As blind people we face unique challenges each day such as going to an unfamiliar place for the first time or convincing an employer that we can easily handle all aspects of a job and that we should be hired. The challenges that we face are not insurmountable; they can be dealt with and conquered. In order to tackle these challenges head on, we must have inner strength and tenacity. If people say, "You can't do that; you are blind," we need to educate them and show them that they are mistaken.

That is why we challenge our students at our NFB training centers. We don't just go rock climbing and skiing because it is fun; we go because we want our students to know that they can face and conquer challenges.

Last week Sumara Shakeel, one of our travel instructors, sent Steve out on an independent travel route. Steve was to go to the hardware store in downtown Littleton and purchase some items for the center. On his way out the door, Steve stopped by my office and told me that he could not go on the route because he was not ready for this.

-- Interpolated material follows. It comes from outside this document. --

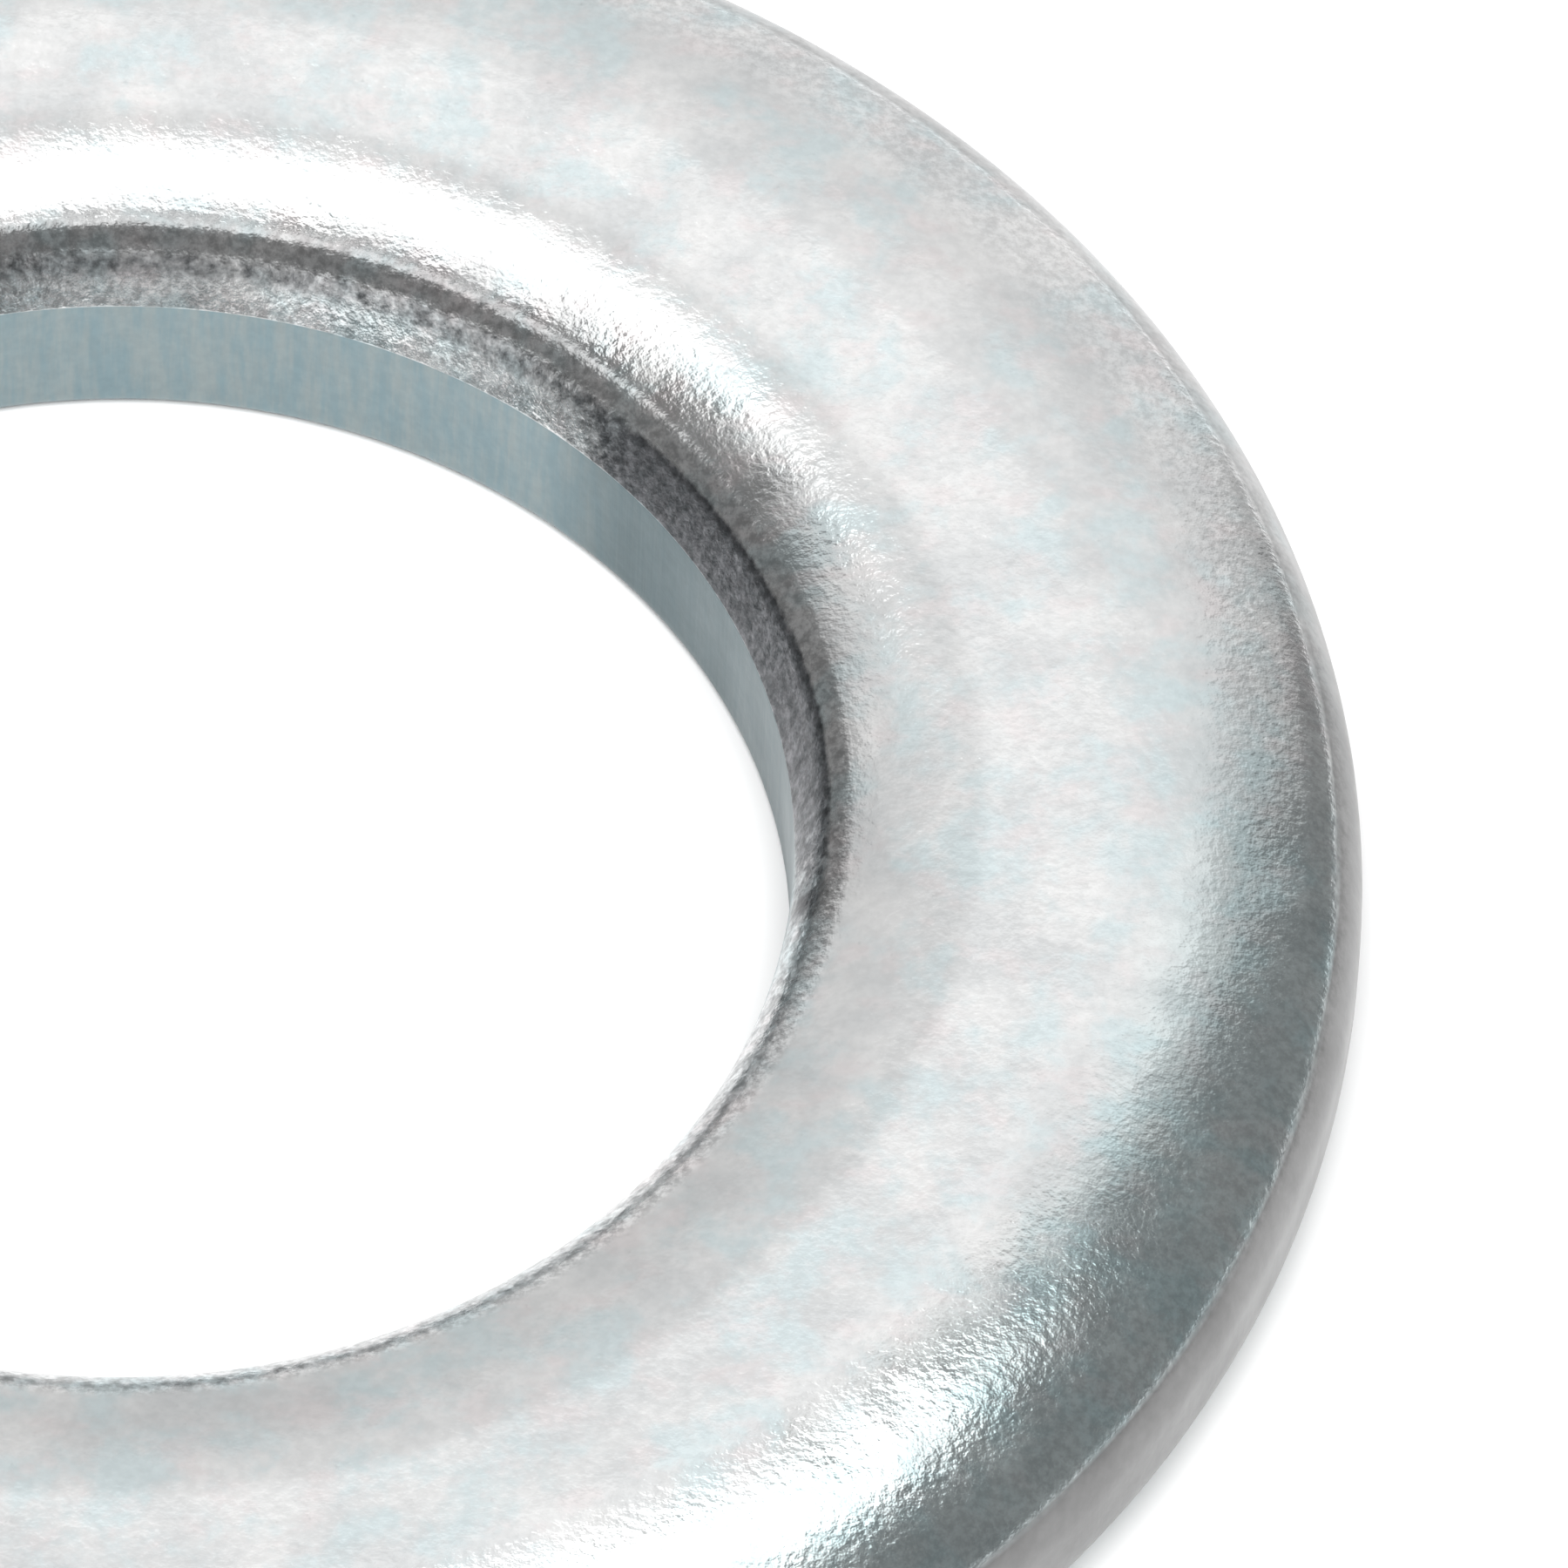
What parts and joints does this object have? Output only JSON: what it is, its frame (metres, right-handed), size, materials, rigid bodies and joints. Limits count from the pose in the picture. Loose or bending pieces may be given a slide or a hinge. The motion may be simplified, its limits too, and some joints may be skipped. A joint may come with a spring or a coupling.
{
  "type": "flat washer",
  "caption": "Plain round steel washer with a central clearance hole and rolled upper edges, zinc plated.",
  "frame": {"origin": "on the bore's axis, in the plane of the lower flat face", "axes": "+Z along the bore's axis, from the lower face towards the face with the rolled edges; X and Y lie anywhere in the plane, because the washer is round"},
  "size_m": [0.024, 0.024, 0.0025],
  "materials": {
    "zinc_plated_steel": "bright zinc plating, slightly mottled"
  },
  "bodies": {
    "root": {"flat_washer": "zinc_plated_steel"}
  },
  "joints": []
}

I told Steve that he was ready and that he needed to complete this assignment. Steve grudgingly walked out the door and went on his way. When he returned, Steve had all of the items and was glowing. He thanked Sumara and me for having the confidence in him that he does not yet quite possess himself. Steve needed that encouragement to complete his assignment and gained a great deal of confidence in himself as a result of this experience.

So be honest with yourself when you hesitate to do something. If you let your blindness stop you from fully participating in all aspects of life, consider training at an NFB center.

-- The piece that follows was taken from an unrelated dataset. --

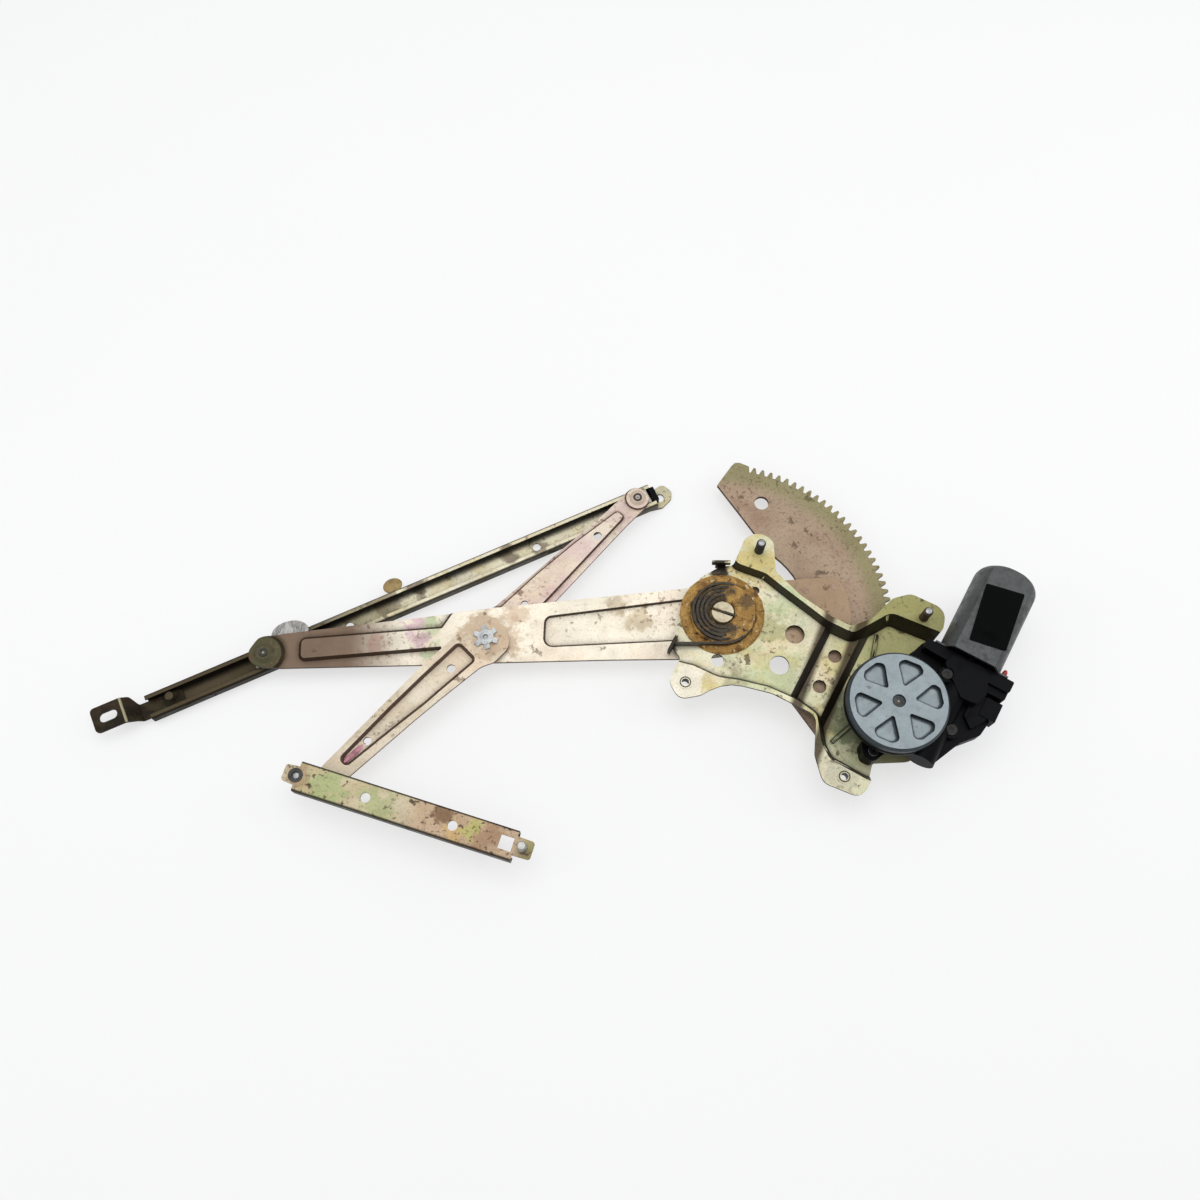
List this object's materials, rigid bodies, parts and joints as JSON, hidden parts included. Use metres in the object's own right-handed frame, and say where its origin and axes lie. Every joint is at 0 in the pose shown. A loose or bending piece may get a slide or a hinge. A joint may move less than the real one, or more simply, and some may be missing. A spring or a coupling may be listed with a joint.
{
  "type": "power window regulator",
  "caption": "Power window regulator with crossed arms, toothed sector, lift rail, lower guide rail, stamped base plate, counterbalance spring and geared motor.",
  "frame": {"origin": "centre of the upper stud's foot, on the plate's mounting face", "axes": "+X towards the motor side in plan, +Y up in the picture's plan, +Z from the mounting face towards the inner door panel, along the studs"},
  "size_m": [0.6443, 0.2929, 0.0524],
  "materials": {
    "yellow_zinc_steel": "zinc plated and yellow passivated steel sheet, iridescent",
    "plain_steel": "turned or headed steel, bare or lightly plated",
    "spring_steel": "dark tempered strip",
    "satin_alloy": "pressed light alloy cover, satin",
    "galvanised_steel": "galvanised steel can",
    "grease": "nylon sliding disc under old orange grease",
    "nylon": "natural nylon, slightly see-through at thin edges",
    "black_plastic": "black moulded plastic or rubber",
    "bronze": "sintered bronze or plain brass",
    "copper": "copper bars and wound core",
    "red_plastic": "red moulded plug",
    "ferrite": "sintered ferrite"
  },
  "bodies": {
    "base": {"base_plate": "yellow_zinc_steel", "upper_stud": "plain_steel", "right_stud": "plain_steel", "plate_weld_nuts": "plain_steel", "pivot_bush": "bronze", "sliding_disc": "grease", "counterbalance_spring": "spring_steel", "gear_housing": "black_plastic", "gear_cover": "satin_alloy", "connector_block": "black_plastic", "connector_pins": "bronze", "motor_screws": "plain_steel", "vent_plug": "red_plastic", "motor_can": "galvanised_steel", "motor_pad": "black_plastic", "end_bearing": "bronze", "field_magnets": "ferrite", "brush_holder": "black_plastic"},
    "lift_arm": {"lift_arm": "yellow_zinc_steel", "sector_gear": "yellow_zinc_steel", "sector_rivets": "yellow_zinc_steel", "main_pivot_pin": "plain_steel", "lift_arm_guide_pin": "plain_steel", "cross_bush": "bronze"},
    "cross_arms": {"lower_cross_arm": "yellow_zinc_steel", "upper_cross_arm": "yellow_zinc_steel", "cross_rivet": "plain_steel", "upper_guide_pin": "plain_steel", "lower_guide_pin": "plain_steel"},
    "lift_arm_guide": {"lift_arm_guide": "nylon"},
    "upper_arm_guide": {"upper_arm_guide": "nylon"},
    "lower_arm_guide": {"lower_arm_guide": "nylon"},
    "lift_rail": {"lift_rail": "yellow_zinc_steel", "left_rail_bracket": "yellow_zinc_steel", "right_rail_bracket": "yellow_zinc_steel", "rail_stop_tab": "yellow_zinc_steel", "rail_end_clip": "black_plastic"},
    "lower_rail": {"lower_rail": "yellow_zinc_steel", "lower_rail_nut": "plain_steel", "lower_rail_stud": "plain_steel"},
    "output": {"pinion": "plain_steel", "output_shaft": "plain_steel", "worm_wheel": "nylon", "drive_damper": "black_plastic", "drive_plate": "plain_steel"},
    "armature": {"armature_shaft": "plain_steel", "armature_core": "copper", "commutator": "copper"}
  },
  "joints": [
    {"name": "lift_arm_swing", "type": "hinge", "parent": "base", "child": "lift_arm", "pos_m": [-0.0269, -0.0459, -0.012], "axis": [0, 0, 1], "range_deg": [-68, 14], "deforming": ["counterbalance_spring"]},
    {"name": "output_turn", "type": "hinge", "parent": "base", "child": "output", "pos_m": [0.08225, -0.11651, -0.015], "axis": [0, 0, 1], "range_deg": [-170, 820]},
    {"name": "armature_turn", "type": "hinge", "parent": "base", "child": "armature", "pos_m": [0.109, -0.13177, 0.007], "axis": [0.4955, 0.8686, 0], "continuous": true},
    {"name": "cross_arms_swing", "type": "hinge", "parent": "lift_arm", "child": "cross_arms", "pos_m": [-0.19053, -0.06281, -0.012], "axis": [0, 0, 1], "range_deg": [0, 40]},
    {"name": "lift_arm_guide_turn", "type": "hinge", "parent": "lift_arm", "child": "lift_arm_guide", "pos_m": [-0.34336, -0.0735, -0.018], "axis": [0, 0, 1], "range_deg": [0, 20]},
    {"name": "upper_arm_guide_turn", "type": "hinge", "parent": "cross_arms", "child": "upper_arm_guide", "pos_m": [-0.0843, 0.04758, -0.018], "axis": [0, 0, 1], "range_deg": [-20, 0]},
    {"name": "lift_rail_slide", "type": "slide", "parent": "lift_arm_guide", "child": "lift_rail", "axis": [0.9059, 0.4234, 0], "range_m": [0, 0.05]},
    {"name": "lower_guide_turn", "type": "hinge", "parent": "cross_arms", "child": "lower_arm_guide", "pos_m": [-0.2952, -0.16603, -0.008], "axis": [0, 0, 1], "range_deg": [-20, 15]},
    {"name": "lower_rail_slide", "type": "slide", "parent": "lower_arm_guide", "child": "lower_rail", "axis": [0.9532, -0.3024, 0], "range_m": [-0.11, 0]}
  ],
  "couplings": [
    {"joint": "output_turn", "follows": "lift_arm_swing", "ratio": -12},
    {"joint": "lift_arm_guide_turn", "follows": "cross_arms_swing", "ratio": 0.5},
    {"joint": "upper_arm_guide_turn", "follows": "cross_arms_swing", "ratio": -0.5}
  ]
}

Last winter I had the opportunity to ski in Vail through a very exciting program. I was scared to death because I had not downhill skied for many years. I really did not know if I wanted to go, but I realized that fear was stopping me. Then I thought, "Julie, you are the director of the Colorado Center for the Blind. You are a role model and need always to push yourself as you ask the students to do." So I went skiing, had a great time, and gained confidence in myself as a result. I was sore but happy.

If you are looking for challenge and fun at the same time, Foresight Ski Guides will give you exactly what you are looking for. With an annual contribution of $50 you can ski at many resorts in Colorado. You will receive a five-day lift ticket, trained ski guide, new equipment rental, transportation assistance, and lodging assistance. Contact Mark Davis at (866) 860-0972 for more information.

So whether you are skiing in Colorado or challenging yourself in any other way, remember to take that risk. You'll be happy you did.